Attention Guided CAM: Visual Explanations of Vision Transformer Guided by Self-Attention
Saebom Leem, Hyunseok Seo
TL;DR
This paper tackles explainability for Vision Transformers (ViT) by introducing an attention-guided gradient CAM that leverages gradients from the MLP head through skip connections and uses sigmoid-normalized self-attention maps as guides. The final class activation map is $L^c = \sum_{k=1}^{K} \sum_{h=1}^{H} F_h^k \odot \text{ReLU}(\alpha_h^{k,c})$ with $F_h^k = G(A_{h,1}^k)$, where $\alpha_h^{k,c}$ propagates through the architecture while softmax is replaced by sigmoid to mitigate peak intensities.
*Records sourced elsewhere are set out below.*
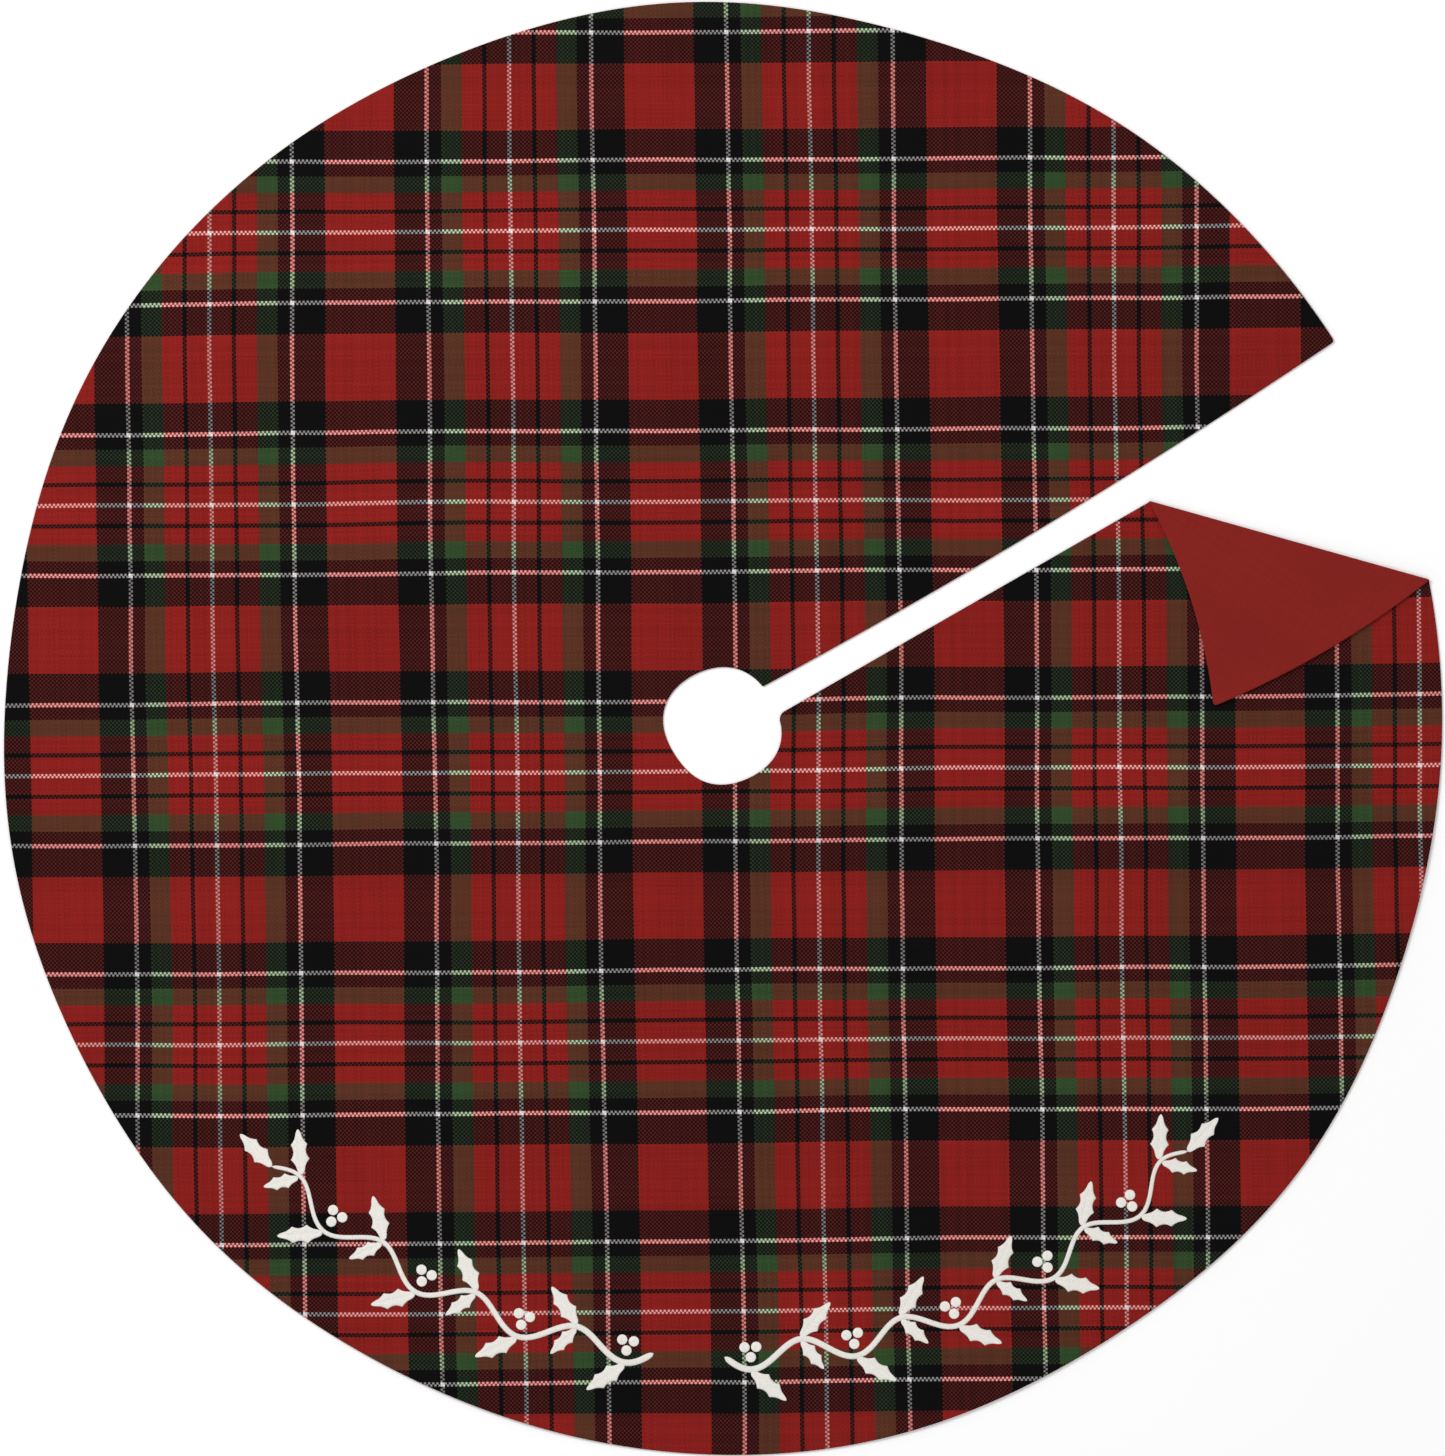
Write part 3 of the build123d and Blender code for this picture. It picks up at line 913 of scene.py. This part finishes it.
# --- What each piece stands for, and what it moves with -----------------------------------------
for node, piece in threads.items():
    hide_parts(node)
    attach(piece, "corner" if node.startswith("corner") else "skirt")
for (side, kind), piece in stitched.items():
    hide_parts(f"garland_{side}_{kind}")
    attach(piece, "skirt")
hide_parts("care_label")
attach(label, "skirt")
CAD_NODES = {
    ("skirt", "face"): "face_panel",
    ("skirt", "lining"): "lining_panel",
    ("skirt", "interlining"): "interlining",
    ("corner", "face"): "corner_face",
    ("corner", "lining"): "corner_lining",
    ("corner", "interlining"): "corner_interlining",
}
for (part, layer), piece in cloths.items():
    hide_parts(CAD_NODES[part, layer])
    if part == "skirt":
        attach(piece, "skirt")
    else:
        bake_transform(piece)

# --- Floor, light and camera --------------------------------------------------------------------
deselect()
FLOOR_SIZE, FLOOR_GAP = 12, 0.2 * MM
bpy.ops.mesh.primitive_plane_add(size=FLOOR_SIZE, location=(0, 0, -FLOOR_GAP))
floor = bpy.context.object
floor.name = "floor"
backdrop = Recipe("pale_studio_floor")
backdrop.put(backdrop.shader.inputs["Base Color"], (0.96, 0.96, 0.96, 1))
backdrop.shader.inputs["Roughness"].default_value = 0.9
backdrop.shader.inputs["Specular IOR Level"].default_value = 0.1
floor.data.materials.append(backdrop.material)


def soft_light(name, right, up, height, size, power):
    """A large lamp that looks at the skirt's middle, placed to the right and up in the view from above."""
    lamp = bpy.data.lights.new(name, "AREA")
    lamp.shape, lamp.size, lamp.energy = "DISK", size, power
    holder = bpy.data.objects.new(name, lamp)
    holder.location = (*(right * RIGHT + up * UP), height)
    holder.rotation_euler = (-holder.location).to_track_quat("-Z", "Y").to_euler()
    bpy.context.scene.collection.objects.link(holder)


soft_light("large_softbox", -1.6, 1.5, 2.6, 1.6, 62)
soft_light("fill_light", 1.4, -1.8, 2.8, 2.5, 18)
world = bpy.data.worlds.new("studio")
bpy.context.scene.world = world
world.use_nodes = True
world.node_tree.nodes["Background"].inputs[0].default_value = (1, 1, 1, 1)
world.node_tree.nodes["Background"].inputs[1].default_value = 0.62
bpy.context.scene.view_settings.view_transform = "Standard"

VIEW_HEIGHT, CAMERA_HEIGHT = 1.2268, 3
camera = bpy.data.cameras.new("overhead_camera")
camera.type = "ORTHO"
camera.ortho_scale = VIEW_HEIGHT
camera_holder = bpy.data.objects.new("overhead_camera", camera)
camera_holder.location = (0, 0, CAMERA_HEIGHT)
camera_holder.rotation_euler = (0, 0, -TURN)
bpy.context.scene.collection.objects.link(camera_holder)
bpy.context.scene.camera = camera_holder
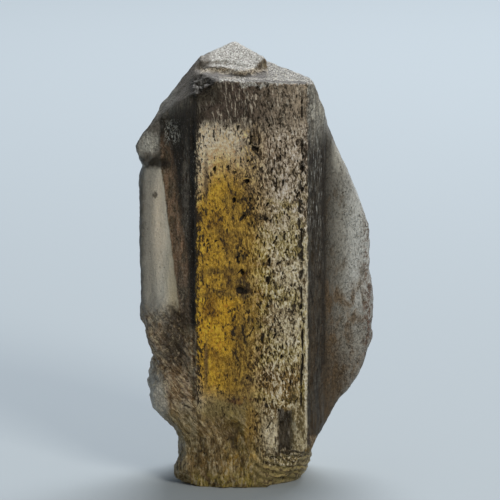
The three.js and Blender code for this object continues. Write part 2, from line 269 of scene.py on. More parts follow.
def small_pits(p):
    """The depth of scattered etch pits, which crowd towards the right of the front face."""
    crowding = 0.2 * ease(-3.5, 1.5, p.x) - 0.12 + 0.12 * wave(p, 0.3, 0.3, 0.2, 5)
    return max(0.0, wave(p, 2.3, 2.3, 1.2, 11) - 0.42 + crowding)


def etched(p):
    """Upright dashes, and pits that go deeper. The clear left of the front face has the faintest dashes."""
    strength = 0.02 + 0.035 * ease(-3.2, 0.5, p.x) * (1 - ease(6.5, 8, p.x))
    dashes = wave(p, 3.0, 3.0, 1.2, 3) + 0.6 * wave(p, 1.2, 1.2, 0.4, 23)
    return strength * dashes - 0.6 * small_pits(p)


def grown_side(p):
    """Upright striations and soft dents on the other grown faces."""
    striations = 0.07 * wave(p, 1.5, 1.5, 0.1, 7) + 0.04 * wave(p, 3.0, 3.0, 0.3, 19)
    return striations + 0.06 * wave(p, 0.6, 0.6, 0.4, 2) + 0.04 * wave(p, 2.5, 2.5, 1.6, 9)


heights = [etched(Vector((FRONT_RIGHT / 2, FRONT_Y, up))) for up in range(10, 40)]
print("etching on the right of the front:", round(min(heights), 2), "to", round(max(heights), 2), "mm")

# %% Grooves along the edges of the front face
# The place across, the half width and the depth of each groove
EDGE_GROOVES = [
    (FRONT_RIGHT - 0.5, 0.22, 0.28),
    (FRONT_RIGHT + 0.65, 0.25, 0.22),
    (FRONT_LEFT - 0.45, 0.3, 0.3),
    (FRONT_LEFT - 1.5, 0.25, 0.15),
]


def edge_grooves(p):
    """Broken upright grooves beside the two long edges of the front face."""
    sway = 0.15 * wave(p, 0.1, 0.1, 0.25, 31)
    depth = 0.0
    for across, half_width, deepest in EDGE_GROOVES:
        closeness = 1 - ease(0.0, half_width, abs(p.x - across - sway))
        broken_off = 0.25 * ease(18, 26, p.z)
        depth += deepest * closeness * ease(-0.4, 0.1, wave(p, 0.2, 0.2, 0.5, across) - broken_off)
    return depth * ease(8, 11, p.z) * (1 - ease(44, 46, p.z)) * (1 - ease(FRONT_Y + 2, FRONT_Y + 3, p.y))


print("grooves beside the front face:", len(EDGE_GROOVES))

# %% Ribs and ripples on the breaks
RIB_SLOPE = 0.9
RIB_BEND = 6.0
BLOW = (5.5, 5.5)
FLATTENED = 1.6


def ribs(p):
    """Ribs that run down to the right over the rough mass and turn straight down at the foot."""
    across = p.x + RIB_SLOPE * max(p.z - RIB_BEND, 0)
    coarse = noise.noise(Vector((across * 1.3 + 7, p.y * 0.7, p.z * 0.25)))
    fine = noise.noise(Vector((across * 3.2 + 1, p.y * 1.4, p.z * 0.5)))
    return coarse + 0.5 * fine


def ripples(p):
    """Shell-like ripples round a blow at the right of the foot."""
    from_blow = math.hypot(p.x - BLOW[0], FLATTENED * (p.z - BLOW[1]))
    return math.sin(5.2 * from_blow + 2.5 * wave(p, 0.5, 0.5, 0.5, 4))


print("the ribs bend", RIB_BEND, "mm above the floor, and the ripples spread from", BLOW)

# %% The crack, the scar and the ledge
CRACK_CENTRE = (-8.3, 7.8)
CRACK_RADIUS = 2.03
CRACK_HALF_WIDTH = 0.16
SCAR = (-2.3, 6.2, 1.2, 1.9)
LEDGE_HEIGHT = 4.0


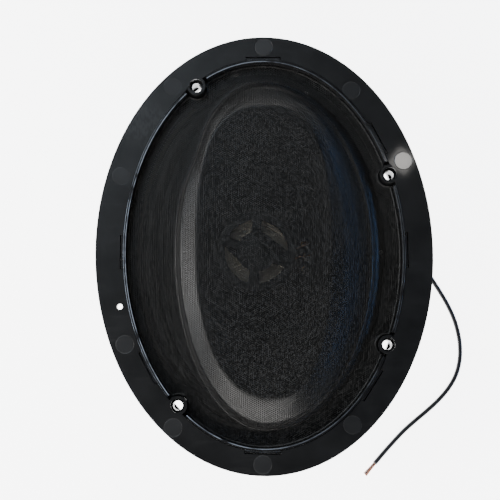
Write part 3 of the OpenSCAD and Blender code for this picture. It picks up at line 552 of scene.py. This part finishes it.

The approach outperforms Attention Rollout and LRP-based ViT explainability on ImageNet, Pascal VOC, and CUB200 in weakly-supervised localization, achieving higher pixel accuracy, IoU, and Dice, and showing robust multi-instance localization and faithful visual explanations. The method yields class-specific heatmaps that align well with object regions and generalize across single- and multi-object images, making ViT explanations more reliable for localization tasks. These results imply practical impact for applications requiring faithful, end-to-end explanations and weakly-supervised object localization with ViT models.
Abstract
Vision Transformer(ViT) is one of the most widely used models in the computer vision field with its great performance on various tasks. In order to fully utilize the ViT-based architecture in various applications, proper visualization methods with a decent localization performance are necessary, but these methods employed in CNN-based models are still not available in ViT due to its unique structure. In this work, we propose an attention-guided visualization method applied to ViT that provides a high-level semantic explanation for its decision. Our method selectively aggregates the gradients directly propagated from the classification output to each self-attention, collecting the contribution of image features extracted from each location of the input image. These gradients are additionally guided by the normalized self-attention scores, which are the pairwise patch correlation scores. They are used to supplement the gradients on the patch-level context information efficiently detected by the self-attention mechanism. This approach of our method provides elaborate high-level semantic explanations with great localization performance only with the class labels. As a result, our method outperforms the previous leading explainability methods of ViT in the weakly-supervised localization task and presents great capability in capturing the full instances of the target class object. Meanwhile, our method provides a visualization that faithfully explains the model, which is demonstrated in the perturbation comparison test.